## EXTRACTED MATERIAL:
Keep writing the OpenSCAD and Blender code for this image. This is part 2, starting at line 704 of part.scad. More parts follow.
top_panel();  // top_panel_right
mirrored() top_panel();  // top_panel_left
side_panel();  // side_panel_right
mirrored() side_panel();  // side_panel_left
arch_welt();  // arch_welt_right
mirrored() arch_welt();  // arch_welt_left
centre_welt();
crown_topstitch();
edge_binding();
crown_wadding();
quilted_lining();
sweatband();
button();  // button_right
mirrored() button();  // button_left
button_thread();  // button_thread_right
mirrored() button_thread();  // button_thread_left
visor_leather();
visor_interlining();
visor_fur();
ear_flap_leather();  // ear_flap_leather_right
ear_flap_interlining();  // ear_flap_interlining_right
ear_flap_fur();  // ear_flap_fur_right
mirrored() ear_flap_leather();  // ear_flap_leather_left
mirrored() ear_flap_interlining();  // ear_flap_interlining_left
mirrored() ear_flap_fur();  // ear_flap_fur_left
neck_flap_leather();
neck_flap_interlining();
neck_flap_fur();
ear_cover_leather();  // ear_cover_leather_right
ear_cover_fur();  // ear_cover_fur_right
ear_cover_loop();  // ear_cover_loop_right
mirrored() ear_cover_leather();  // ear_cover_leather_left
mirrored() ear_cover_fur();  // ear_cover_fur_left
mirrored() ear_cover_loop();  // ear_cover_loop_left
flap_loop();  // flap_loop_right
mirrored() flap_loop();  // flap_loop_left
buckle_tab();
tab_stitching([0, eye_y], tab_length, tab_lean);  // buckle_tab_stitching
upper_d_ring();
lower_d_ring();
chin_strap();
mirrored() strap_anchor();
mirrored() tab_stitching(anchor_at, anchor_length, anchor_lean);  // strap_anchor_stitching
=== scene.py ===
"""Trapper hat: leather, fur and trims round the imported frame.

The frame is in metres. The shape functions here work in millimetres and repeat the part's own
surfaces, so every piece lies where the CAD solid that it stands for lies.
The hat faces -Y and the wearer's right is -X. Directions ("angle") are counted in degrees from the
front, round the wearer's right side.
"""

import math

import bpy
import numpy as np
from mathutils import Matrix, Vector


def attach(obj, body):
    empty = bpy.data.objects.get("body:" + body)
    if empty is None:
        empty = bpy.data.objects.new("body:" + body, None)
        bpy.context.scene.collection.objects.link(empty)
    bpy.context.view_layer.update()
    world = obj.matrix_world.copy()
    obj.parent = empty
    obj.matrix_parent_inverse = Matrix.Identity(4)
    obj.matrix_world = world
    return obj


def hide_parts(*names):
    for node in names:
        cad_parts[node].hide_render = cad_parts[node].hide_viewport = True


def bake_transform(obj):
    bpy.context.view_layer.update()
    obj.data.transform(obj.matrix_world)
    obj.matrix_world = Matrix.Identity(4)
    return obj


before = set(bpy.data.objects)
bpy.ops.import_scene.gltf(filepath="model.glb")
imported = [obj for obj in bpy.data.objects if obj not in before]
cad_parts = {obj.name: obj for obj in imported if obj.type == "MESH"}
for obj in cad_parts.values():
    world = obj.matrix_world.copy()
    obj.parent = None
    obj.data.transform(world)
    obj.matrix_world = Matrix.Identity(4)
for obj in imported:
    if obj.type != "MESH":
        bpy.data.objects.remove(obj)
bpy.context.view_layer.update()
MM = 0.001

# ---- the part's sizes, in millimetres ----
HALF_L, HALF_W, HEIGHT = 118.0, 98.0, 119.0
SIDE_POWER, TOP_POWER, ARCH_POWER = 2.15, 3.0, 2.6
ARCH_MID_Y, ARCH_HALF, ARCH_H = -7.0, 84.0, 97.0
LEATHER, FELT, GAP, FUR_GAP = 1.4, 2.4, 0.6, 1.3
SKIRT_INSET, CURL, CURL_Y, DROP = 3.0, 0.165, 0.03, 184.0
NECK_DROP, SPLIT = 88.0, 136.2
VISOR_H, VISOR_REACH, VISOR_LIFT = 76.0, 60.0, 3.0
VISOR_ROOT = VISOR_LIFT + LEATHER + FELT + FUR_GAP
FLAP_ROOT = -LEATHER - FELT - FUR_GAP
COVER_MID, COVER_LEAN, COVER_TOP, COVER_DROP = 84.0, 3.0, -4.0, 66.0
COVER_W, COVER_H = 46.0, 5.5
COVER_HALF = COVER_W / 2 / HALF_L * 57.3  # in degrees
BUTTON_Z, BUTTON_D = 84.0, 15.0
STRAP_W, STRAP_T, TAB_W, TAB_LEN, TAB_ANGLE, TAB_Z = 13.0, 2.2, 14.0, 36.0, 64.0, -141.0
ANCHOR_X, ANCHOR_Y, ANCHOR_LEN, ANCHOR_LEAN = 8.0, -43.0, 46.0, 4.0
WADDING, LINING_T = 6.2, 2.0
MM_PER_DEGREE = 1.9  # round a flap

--

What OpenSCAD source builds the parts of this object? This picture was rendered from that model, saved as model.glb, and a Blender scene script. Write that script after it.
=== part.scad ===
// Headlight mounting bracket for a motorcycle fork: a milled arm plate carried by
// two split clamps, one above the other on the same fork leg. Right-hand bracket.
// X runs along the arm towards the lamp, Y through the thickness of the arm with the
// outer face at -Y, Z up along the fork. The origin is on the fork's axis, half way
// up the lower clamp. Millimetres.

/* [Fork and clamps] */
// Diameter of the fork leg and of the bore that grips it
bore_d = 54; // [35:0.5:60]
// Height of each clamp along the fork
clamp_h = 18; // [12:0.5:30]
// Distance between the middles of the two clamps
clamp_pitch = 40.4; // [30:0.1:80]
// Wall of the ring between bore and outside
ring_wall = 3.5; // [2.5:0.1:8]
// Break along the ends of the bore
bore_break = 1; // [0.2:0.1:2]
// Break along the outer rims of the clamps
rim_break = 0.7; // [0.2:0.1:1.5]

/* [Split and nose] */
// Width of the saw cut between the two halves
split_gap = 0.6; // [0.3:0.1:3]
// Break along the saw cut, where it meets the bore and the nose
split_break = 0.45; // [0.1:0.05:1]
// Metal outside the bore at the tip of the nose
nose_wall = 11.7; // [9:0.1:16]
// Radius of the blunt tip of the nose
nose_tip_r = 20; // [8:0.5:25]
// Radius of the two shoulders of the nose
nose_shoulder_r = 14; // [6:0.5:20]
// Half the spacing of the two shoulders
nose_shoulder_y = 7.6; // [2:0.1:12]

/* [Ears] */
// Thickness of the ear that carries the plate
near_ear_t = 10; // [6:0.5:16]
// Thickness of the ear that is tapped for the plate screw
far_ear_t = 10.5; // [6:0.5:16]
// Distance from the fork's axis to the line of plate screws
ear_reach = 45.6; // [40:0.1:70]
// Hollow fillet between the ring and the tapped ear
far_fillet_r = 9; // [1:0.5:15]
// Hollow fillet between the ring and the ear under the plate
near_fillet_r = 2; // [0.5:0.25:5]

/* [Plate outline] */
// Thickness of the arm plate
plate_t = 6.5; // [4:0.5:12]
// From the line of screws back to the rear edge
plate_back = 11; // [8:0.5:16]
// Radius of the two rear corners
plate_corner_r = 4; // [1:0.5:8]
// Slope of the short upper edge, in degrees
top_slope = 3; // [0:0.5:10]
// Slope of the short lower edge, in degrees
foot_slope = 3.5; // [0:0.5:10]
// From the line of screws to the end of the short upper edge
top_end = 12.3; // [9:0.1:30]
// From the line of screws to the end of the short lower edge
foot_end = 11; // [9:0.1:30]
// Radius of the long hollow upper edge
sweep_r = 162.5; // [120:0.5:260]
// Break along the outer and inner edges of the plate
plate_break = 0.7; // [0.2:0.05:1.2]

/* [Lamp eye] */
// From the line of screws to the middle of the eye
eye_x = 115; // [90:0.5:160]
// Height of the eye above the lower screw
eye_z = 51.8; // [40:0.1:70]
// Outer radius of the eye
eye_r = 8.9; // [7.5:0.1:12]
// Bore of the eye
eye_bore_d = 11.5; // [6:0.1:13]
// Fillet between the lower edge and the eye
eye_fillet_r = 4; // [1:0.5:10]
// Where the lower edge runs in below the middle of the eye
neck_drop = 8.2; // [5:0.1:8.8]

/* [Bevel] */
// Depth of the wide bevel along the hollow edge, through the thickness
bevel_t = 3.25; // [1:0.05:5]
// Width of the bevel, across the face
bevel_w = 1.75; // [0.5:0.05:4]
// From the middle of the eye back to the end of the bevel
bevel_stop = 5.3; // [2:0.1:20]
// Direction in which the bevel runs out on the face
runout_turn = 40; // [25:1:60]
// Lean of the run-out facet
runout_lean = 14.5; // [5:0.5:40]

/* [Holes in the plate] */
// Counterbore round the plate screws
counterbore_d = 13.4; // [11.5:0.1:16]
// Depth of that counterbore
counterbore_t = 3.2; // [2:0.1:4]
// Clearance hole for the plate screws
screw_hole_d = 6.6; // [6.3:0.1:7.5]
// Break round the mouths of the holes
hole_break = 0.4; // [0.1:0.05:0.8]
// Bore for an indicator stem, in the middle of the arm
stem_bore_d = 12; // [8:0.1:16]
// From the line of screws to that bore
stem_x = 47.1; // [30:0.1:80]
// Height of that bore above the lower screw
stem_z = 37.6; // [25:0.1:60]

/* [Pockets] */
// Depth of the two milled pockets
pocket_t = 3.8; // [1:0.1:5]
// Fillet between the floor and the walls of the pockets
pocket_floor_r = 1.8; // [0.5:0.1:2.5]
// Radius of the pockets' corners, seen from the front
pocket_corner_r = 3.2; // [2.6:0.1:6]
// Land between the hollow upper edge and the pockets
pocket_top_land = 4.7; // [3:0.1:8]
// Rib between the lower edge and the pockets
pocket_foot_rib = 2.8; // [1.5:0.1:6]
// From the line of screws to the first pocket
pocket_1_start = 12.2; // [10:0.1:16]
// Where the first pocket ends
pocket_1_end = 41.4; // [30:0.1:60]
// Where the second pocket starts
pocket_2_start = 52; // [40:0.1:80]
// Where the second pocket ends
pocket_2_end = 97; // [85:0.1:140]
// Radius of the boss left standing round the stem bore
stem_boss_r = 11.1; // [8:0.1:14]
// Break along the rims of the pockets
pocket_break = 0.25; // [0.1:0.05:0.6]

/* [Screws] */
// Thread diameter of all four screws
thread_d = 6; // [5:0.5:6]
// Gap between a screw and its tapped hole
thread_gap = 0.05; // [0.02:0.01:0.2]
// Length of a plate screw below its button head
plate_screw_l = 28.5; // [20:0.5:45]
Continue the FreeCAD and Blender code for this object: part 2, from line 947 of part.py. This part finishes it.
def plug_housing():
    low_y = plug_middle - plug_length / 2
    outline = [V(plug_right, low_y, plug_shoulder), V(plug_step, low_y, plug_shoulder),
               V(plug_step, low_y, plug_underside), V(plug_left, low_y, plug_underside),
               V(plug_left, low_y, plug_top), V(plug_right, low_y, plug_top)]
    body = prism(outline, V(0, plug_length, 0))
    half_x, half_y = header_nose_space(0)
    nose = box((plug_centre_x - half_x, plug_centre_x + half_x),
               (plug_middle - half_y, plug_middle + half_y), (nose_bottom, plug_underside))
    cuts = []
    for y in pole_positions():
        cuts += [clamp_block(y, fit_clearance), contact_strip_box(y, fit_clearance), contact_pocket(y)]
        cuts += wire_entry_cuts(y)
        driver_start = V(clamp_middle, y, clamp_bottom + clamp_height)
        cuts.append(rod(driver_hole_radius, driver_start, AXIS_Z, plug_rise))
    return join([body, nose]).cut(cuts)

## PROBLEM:
Extract the span of lines that starts with the line containing "lower_d_ring();" and ends with the line containing "from mathutils import Matrix, Vector". Keep it exact and add nothing.

## PROBLEM SOLUTION:
lower_d_ring();
chin_strap();
mirrored() strap_anchor();
mirrored() tab_stitching(anchor_at, anchor_length, anchor_lean);  // strap_anchor_stitching
=== scene.py ===
"""Trapper hat: leather, fur and trims round the imported frame.

The frame is in metres. The shape functions here work in millimetres and repeat the part's own
surfaces, so every piece lies where the CAD solid that it stands for lies.
The hat faces -Y and the wearer's right is -X. Directions ("angle") are counted in degrees from the
front, round the wearer's right side.
"""

import math

import bpy
import numpy as np
from mathutils import Matrix, Vector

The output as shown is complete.